Have you ever felt like you had a bushelful of blessings? When I was little around this time of year, I remember sitting in my mother dear’s front yard with my mama, my Aunt Shelia, my daddy papa (aka my grandpa) and my mother dear stringing and snapping green beans. We had these huge stainless steel dish pans filled with green beans. My mama would always ask my daddy papa how many bushels we were going to have to string today. For someone like myself that disliked green beans, it seemed like the answer to her question was more of an open-ended answer… like an infinite number. Seriously, one green bean was one too many in my opinion. But what if I looked at that bushelful of beans like a bushelful of blessings…instead of one blessing the number was infinite? Well then, I am more than happy to send up a “thank you Jesus” for that bushelful.

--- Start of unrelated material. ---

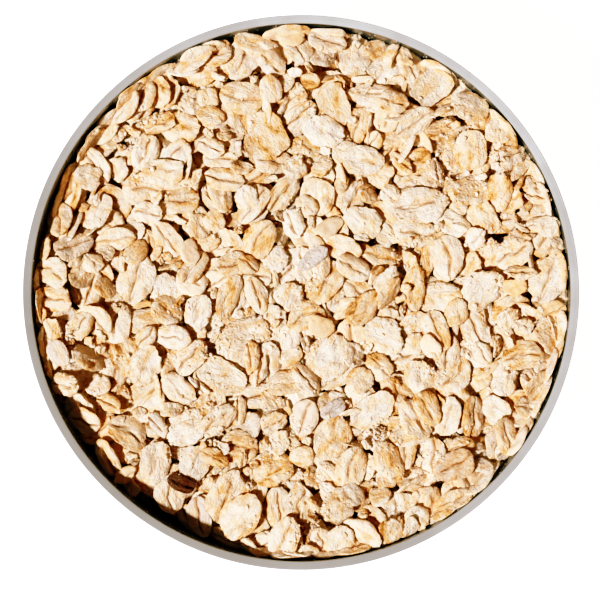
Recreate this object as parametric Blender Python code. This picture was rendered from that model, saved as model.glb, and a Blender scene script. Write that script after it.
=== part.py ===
# Bowl of rolled oats: a round spun-metal bowl with a flat rim, and the heap of oats that fills it.
# Metres, +Z up, origin at the centre of the flat base.

import math

import bmesh
import bpy
from mathutils import Vector, noise

# the bowl
RIM_RADIUS = 0.067
HEIGHT = 0.056
WALL = 0.002
BASE_RADIUS = 0.036
SHOULDER_RADIUS = 0.0664
SHOULDER_HEIGHT = 0.036
RIM_ROUNDING = 0.0003
RIM_SLOPE = 0.0004

# the heap
GAP = 0.0003
FILL_DEPTH = 0.0058
TILT = 0.0008
TILT_TOWARD = 40.0
LUMP_HEIGHT = 0.0007
LUMP_SPACING = 0.018
FLAKE_SPACING = 0.0085
FLAKE_TILT = 0.22
SCOOP_REACH = 0.068
SCOOP_RISE = 0.004

# banks of oats against the wall and hollows along it: direction and spread in degrees, rise and width in metres
BANKS = (
    (180.0, 26.0, 0.0034, 0.015),
    (284.0, 42.0, 0.0038, 0.012),
    (22.0, 70.0, 0.0038, 0.012),
    (226.0, 34.0, -0.0090, 0.008),
    (140.0, 20.0, -0.0030, 0.005),
)

# how finely the round shapes are divided
TURN_STEPS = 72
SHOULDER_STEPS = 8
ROUNDING_STEPS = 2
SCOOP_STEPS = 50

FILL_LEVEL = HEIGHT - FILL_DEPTH


def clear_scene():
    for item in list(bpy.data.objects):
        bpy.data.objects.remove(item, do_unlink=True)


def make_material(name, colour, roughness, metallic):
    material = bpy.data.materials.new(name)
    material.use_nodes = True
    shader = material.node_tree.nodes["Principled BSDF"]
    shader.inputs["Base Color"].default_value = (*colour, 1.0)
    shader.inputs["Roughness"].default_value = roughness
    shader.inputs["Metallic"].default_value = metallic
    return material


def shoulder_curve(inset):
    """The lower part of the wall, from the flat base up to the shoulder, as radius and height."""
    width = SHOULDER_RADIUS - BASE_RADIUS - inset
    depth = SHOULDER_HEIGHT - inset
    points = []
    for step in range(SHOULDER_STEPS + 1):
        angle = math.pi / 2 * step / SHOULDER_STEPS
        points.append((BASE_RADIUS + width * math.sin(angle), SHOULDER_HEIGHT - depth * math.cos(angle)))
    return points


def wall_radius(height, inset):
    """The radius of the straight upper wall at a height, inset from its outer face."""
    share = (height - SHOULDER_HEIGHT) / (HEIGHT - SHOULDER_HEIGHT)
    return SHOULDER_RADIUS + (RIM_RADIUS - SHOULDER_RADIUS) * share - inset


def rim_rounding(radius, height, start):
    """A small rounded corner of the rim, a quarter turn clockwise from the start angle."""
    points = []
    for step in range(ROUNDING_STEPS + 1):
        angle = start - math.pi / 2 * step / ROUNDING_STEPS
        points.append(
            (radius + RIM_ROUNDING * math.cos(angle), height - RIM_ROUNDING + RIM_ROUNDING * math.sin(angle))
        )
    return points


def bowl_profile():
    """The section of the bowl, from the inner floor over the rim to the underside."""
    inner_corner = wall_radius(HEIGHT, WALL) + RIM_ROUNDING
    outer_corner = RIM_RADIUS - RIM_ROUNDING
    inner = [(0.0, WALL)] + shoulder_curve(WALL)
    rim = rim_rounding(inner_corner, HEIGHT - RIM_SLOPE, math.pi)
    rim += rim_rounding(outer_corner, HEIGHT, math.pi / 2)
    outer = shoulder_curve(0.0)[::-1] + [(0.0, 0.0)]
    return inner + rim + outer


def heap_profile():
    """The section of the brimful heap, from its middle out to the wall, down and back to the axis."""
    inset = WALL + GAP
    under = shoulder_curve(inset)[::-1] + [(0.0, inset)]
    return [(0.0, HEIGHT), (wall_radius(HEIGHT, inset), HEIGHT)] + under


def turned_mesh(name, profile):
    """A closed solid of revolution about the Z axis."""
    shape = bmesh.new()
    points = [shape.verts.new((radius, 0.0, height)) for radius, height in profile]
    edges = [shape.edges.new(pair) for pair in zip(points, points[1:])]
    bmesh.ops.spin(
        shape,
        geom=points + edges,
        cent=(0.0, 0.0, 0.0),
        axis=(0.0, 0.0, 1.0),
        angle=2 * math.pi,
        steps=TURN_STEPS,
        use_merge=True,
    )
    bmesh.ops.remove_doubles(shape, verts=shape.verts, dist=1e-6)
    bmesh.ops.recalc_face_normals(shape, faces=shape.faces)
    mesh = bpy.data.meshes.new(name)
    shape.to_mesh(mesh)
    shape.free()
    return mesh


def flake_relief(x, y):
    """The top of the nearest flake, a flat tilted about its own centre."""
    place = Vector((x, y, 0.0)) / FLAKE_SPACING
    centre = noise.voronoi(place)[1][0]
    turn = noise.cell_vector(centre * 7.0)
    slope = FLAKE_TILT * (turn - Vector((0.5, 0.5, 0.5)))
    return FLAKE_SPACING * slope.dot(place - centre)


def smooth_step(value, low, high):
    share = min(1.0, max(0.0, (value - low) / (high - low)))
    return share * share * (3.0 - 2.0 * share)


def banks_height(x, y, edge):
    """How far the oats bank up against the wall, or fall away from it."""
    around = math.degrees(math.atan2(y, x))
    rise_here = 0.0
    for toward, spread, rise, width in BANKS:
        away = abs((around - toward + 180.0) % 360.0 - 180.0) / spread
        near_wall = smooth_step(math.hypot(x, y), edge - width, edge)
        rise_here += rise * near_wall * (1.0 - smooth_step(away, 0.0, 1.0))
    return rise_here


def heap_height(x, y):
    """The uneven top of the heap: nearly flat, with banks and hollows by the wall, broad lumps and flakes."""
    edge = wall_radius(FILL_LEVEL, WALL + GAP)
    uphill = math.radians(TILT_TOWARD)
    tilt = TILT * (x * math.cos(uphill) + y * math.sin(uphill)) / edge
    lump = LUMP_HEIGHT * noise.noise(Vector((x, y, 0.0)) / LUMP_SPACING)
    return FILL_LEVEL + tilt + banks_height(x, y, edge) + lump + flake_relief(x, y)


def make_scoop():
    """The block that takes the brimful heap down to its uneven top. It is a cutter, not a sub-part."""
    shape = bmesh.new()
    bmesh.ops.create_grid(shape, x_segments=SCOOP_STEPS, y_segments=SCOOP_STEPS, size=SCOOP_REACH)
    for vertex in shape.verts:
        vertex.co.z = heap_height(vertex.co.x, vertex.co.y)
    block = bmesh.ops.extrude_face_region(shape, geom=shape.faces[:])
    for vertex in block["geom"]:
        if isinstance(vertex, bmesh.types.BMVert):
            vertex.co.z = HEIGHT + SCOOP_RISE
    bmesh.ops.recalc_face_normals(shape, faces=shape.faces)
    mesh = bpy.data.meshes.new("scoop")
    shape.to_mesh(mesh)
    shape.free()
    scoop = bpy.data.objects.new("scoop", mesh)
    bpy.context.scene.collection.objects.link(scoop)
    scoop.hide_render = True
    scoop.display_type = "WIRE"
    return scoop


def add_object(name, mesh, material):
    piece = bpy.data.objects.new(name, mesh)
    bpy.context.scene.collection.objects.link(piece)
    mesh.materials.append(material)
    mesh.shade_smooth()
    mesh.set_sharp_from_angle(angle=math.radians(35))
    return piece


def make_bowl():
    metal = make_material("spun_aluminium", (0.62, 0.60, 0.58), 0.38, 1.0)
    return add_object("bowl", turned_mesh("bowl", bowl_profile()), metal)


def make_oats():
    oat = make_material("rolled_oats", (0.80, 0.63, 0.42), 0.85, 0.0)
    heap = add_object("oats", turned_mesh("oats", heap_profile()), oat)
    cut = heap.modifiers.new("uneven_top", "BOOLEAN")
    cut.operation = "DIFFERENCE"
    cut.solver = "EXACT"
    cut.object = make_scoop()
    return heap


def main():
    clear_scene()
    make_bowl()
    make_oats()


main()
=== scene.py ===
import math

import bmesh
import bpy
import numpy as np
from mathutils import Matrix, Vector, noise
from mathutils.bvhtree import BVHTree


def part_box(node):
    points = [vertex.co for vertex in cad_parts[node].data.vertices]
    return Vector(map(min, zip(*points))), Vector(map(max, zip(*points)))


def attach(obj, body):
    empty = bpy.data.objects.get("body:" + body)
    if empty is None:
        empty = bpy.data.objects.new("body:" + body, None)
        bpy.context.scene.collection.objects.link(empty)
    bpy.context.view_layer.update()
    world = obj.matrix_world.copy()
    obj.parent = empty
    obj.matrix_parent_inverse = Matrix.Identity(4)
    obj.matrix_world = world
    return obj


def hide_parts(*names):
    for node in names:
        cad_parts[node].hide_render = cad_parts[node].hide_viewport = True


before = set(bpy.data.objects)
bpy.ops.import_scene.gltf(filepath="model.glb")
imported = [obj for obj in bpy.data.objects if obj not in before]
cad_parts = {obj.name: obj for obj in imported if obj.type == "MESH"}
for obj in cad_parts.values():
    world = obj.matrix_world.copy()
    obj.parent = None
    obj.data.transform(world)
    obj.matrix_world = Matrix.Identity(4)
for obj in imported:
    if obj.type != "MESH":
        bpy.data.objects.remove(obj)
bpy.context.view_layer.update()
bowlLow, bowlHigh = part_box("bowl")
millimetre = 0.001
rimRadius = bowlHigh.x
rimHeight = bowlHigh.z
random = np.random.default_rng(20)


def newPiece(name, shape, material):
    mesh = bpy.data.meshes.new(name)
    shape.to_mesh(mesh)
    shape.free()
    mesh.materials.append(material)
    piece = bpy.data.objects.new(name, mesh)
    bpy.context.scene.collection.objects.link(piece)
    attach(piece, "root")
    return piece


def smoothStep(value, low, high):
    t = min(1.0, max(0.0, (value - low) / (high - low)))
    return t * t * (3 - 2 * t)


# a socket takes either a plain value or another node's output
def setSockets(tree, node, values):
    for socket, value in values.items():
        if isinstance(value, bpy.types.NodeSocket):
            tree.links.new(value, node.inputs[socket])
        else:
            node.inputs[socket].default_value = value


def addNode(tree, kind, inputs=None, **settings):
    node = tree.nodes.new(kind)
    for key, value in settings.items():
        setattr(node, key, value)
    setSockets(tree, node, inputs or {})
    return node


def mathNode(tree, operation, a, b=0.0):
    return addNode(tree, "ShaderNodeMath", {0: a, 1: b}, operation=operation).outputs[0]


# a sum of masks, each with its own weight
def weightedSum(tree, total, parts):
    for part, weight in parts:
        total = mathNode(tree, "ADD", total, mathNode(tree, "MULTIPLY", part, weight))
    return total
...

Over the past couple of days, I have been blessed with a bushelful of blessings. My husband has been home everyday smothering me with hugs and kisses that I didn’t have to ask for. My oldest showered his sisters with compliments such as “wow, you look gorgeous!” when they were all dressed up to attend a friend’s wedding. I spent Father’s Day with four of the most important men in my life and they all had a wonderful day. Yesterday when I wasn’t feeling well, my oldest daughter took care of lunch and housework so that I could rest. My husband and I were able to talk about the plan of salvation with one of our kids who is thoughtfully working on make that all important decision. I danced freely in my backyard with my mama, my bonus mama and my kids…laughing and acting silly. I received a beautiful card from a dear friend filled with gratitude, love and encouragement. I even watched my little one dive off the diving board and swim beautifully to the side with a smile on her face a mile wide. Even when I had to ask God, “what are we going to do now?”…it was like I had climbed up into His lap and His arms wrapped securely around me, letting me know that everything was going to be ok…in the exact same way that our kids climb up into their daddy’s lap.
I realized that as long as I am living in God’s will, I know that I can thank Jesus for my bushelful of blessings even if sometimes they might not be my favorite.